[WRITTEN PROBLEM] Find each line with the string "type" and report it.

====

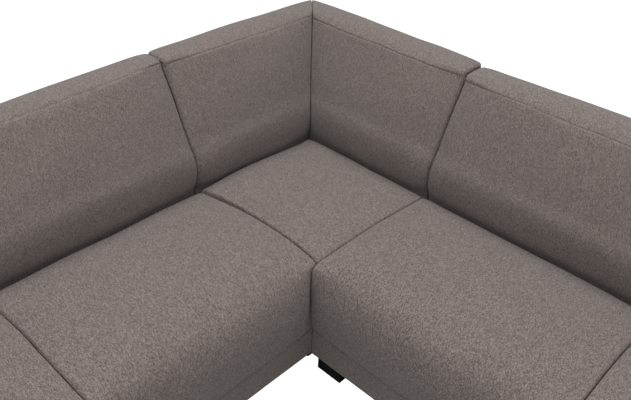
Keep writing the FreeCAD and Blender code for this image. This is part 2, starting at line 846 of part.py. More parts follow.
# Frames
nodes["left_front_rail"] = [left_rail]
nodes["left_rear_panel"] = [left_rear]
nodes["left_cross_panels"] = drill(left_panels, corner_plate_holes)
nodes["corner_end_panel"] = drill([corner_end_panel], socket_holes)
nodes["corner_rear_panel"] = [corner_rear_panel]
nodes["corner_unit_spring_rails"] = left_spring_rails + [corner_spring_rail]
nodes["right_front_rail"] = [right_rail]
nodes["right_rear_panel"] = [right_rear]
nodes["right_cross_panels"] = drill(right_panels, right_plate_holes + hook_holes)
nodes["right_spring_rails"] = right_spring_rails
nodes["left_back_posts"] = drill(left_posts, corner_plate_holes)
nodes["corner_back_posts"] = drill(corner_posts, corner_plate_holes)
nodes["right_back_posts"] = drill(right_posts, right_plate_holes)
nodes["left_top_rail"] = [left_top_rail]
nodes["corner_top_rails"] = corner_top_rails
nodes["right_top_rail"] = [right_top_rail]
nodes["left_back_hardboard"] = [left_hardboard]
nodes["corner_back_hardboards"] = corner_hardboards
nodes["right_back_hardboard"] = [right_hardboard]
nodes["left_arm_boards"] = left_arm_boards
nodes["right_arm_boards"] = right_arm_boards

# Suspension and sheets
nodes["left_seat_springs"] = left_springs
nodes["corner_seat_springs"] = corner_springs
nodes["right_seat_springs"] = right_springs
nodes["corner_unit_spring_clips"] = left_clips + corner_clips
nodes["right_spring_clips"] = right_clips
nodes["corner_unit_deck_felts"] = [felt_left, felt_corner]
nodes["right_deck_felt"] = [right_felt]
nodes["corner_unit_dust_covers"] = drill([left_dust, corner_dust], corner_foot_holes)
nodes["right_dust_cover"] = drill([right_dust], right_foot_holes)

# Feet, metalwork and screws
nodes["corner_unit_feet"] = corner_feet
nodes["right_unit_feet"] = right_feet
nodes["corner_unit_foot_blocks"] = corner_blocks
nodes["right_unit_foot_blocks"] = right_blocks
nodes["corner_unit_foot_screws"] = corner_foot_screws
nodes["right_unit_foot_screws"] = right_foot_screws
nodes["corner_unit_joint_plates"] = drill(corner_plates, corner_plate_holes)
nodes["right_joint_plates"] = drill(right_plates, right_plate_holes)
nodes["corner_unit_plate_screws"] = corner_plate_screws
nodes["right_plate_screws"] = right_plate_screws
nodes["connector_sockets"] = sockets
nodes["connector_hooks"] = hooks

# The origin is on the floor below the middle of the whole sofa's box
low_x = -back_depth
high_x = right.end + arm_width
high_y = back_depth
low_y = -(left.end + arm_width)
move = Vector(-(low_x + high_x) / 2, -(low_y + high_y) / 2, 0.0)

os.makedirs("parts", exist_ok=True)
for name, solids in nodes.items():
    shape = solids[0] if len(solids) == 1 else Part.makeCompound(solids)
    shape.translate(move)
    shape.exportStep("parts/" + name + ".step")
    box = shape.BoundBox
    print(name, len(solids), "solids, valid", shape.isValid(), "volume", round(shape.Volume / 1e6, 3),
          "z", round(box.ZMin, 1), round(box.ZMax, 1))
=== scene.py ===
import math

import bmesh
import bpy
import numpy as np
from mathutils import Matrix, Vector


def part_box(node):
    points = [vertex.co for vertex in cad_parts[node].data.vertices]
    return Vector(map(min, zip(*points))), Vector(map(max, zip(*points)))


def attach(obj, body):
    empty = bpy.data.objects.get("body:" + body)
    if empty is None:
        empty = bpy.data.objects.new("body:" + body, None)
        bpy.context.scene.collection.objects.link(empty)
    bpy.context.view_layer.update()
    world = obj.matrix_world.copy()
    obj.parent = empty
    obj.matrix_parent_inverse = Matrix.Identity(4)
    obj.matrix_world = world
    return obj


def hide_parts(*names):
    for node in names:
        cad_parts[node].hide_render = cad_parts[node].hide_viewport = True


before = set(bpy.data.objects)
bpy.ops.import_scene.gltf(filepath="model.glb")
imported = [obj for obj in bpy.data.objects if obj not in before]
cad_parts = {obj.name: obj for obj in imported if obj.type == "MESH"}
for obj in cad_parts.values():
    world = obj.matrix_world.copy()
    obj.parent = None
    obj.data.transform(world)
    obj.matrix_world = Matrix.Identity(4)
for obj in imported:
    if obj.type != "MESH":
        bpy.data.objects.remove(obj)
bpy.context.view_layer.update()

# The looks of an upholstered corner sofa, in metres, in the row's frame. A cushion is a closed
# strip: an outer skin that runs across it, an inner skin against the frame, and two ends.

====

[EXERCISE OUTPUT]
cad_parts = {obj.name: obj for obj in imported if obj.type == "MESH"}
    if obj.type != "MESH":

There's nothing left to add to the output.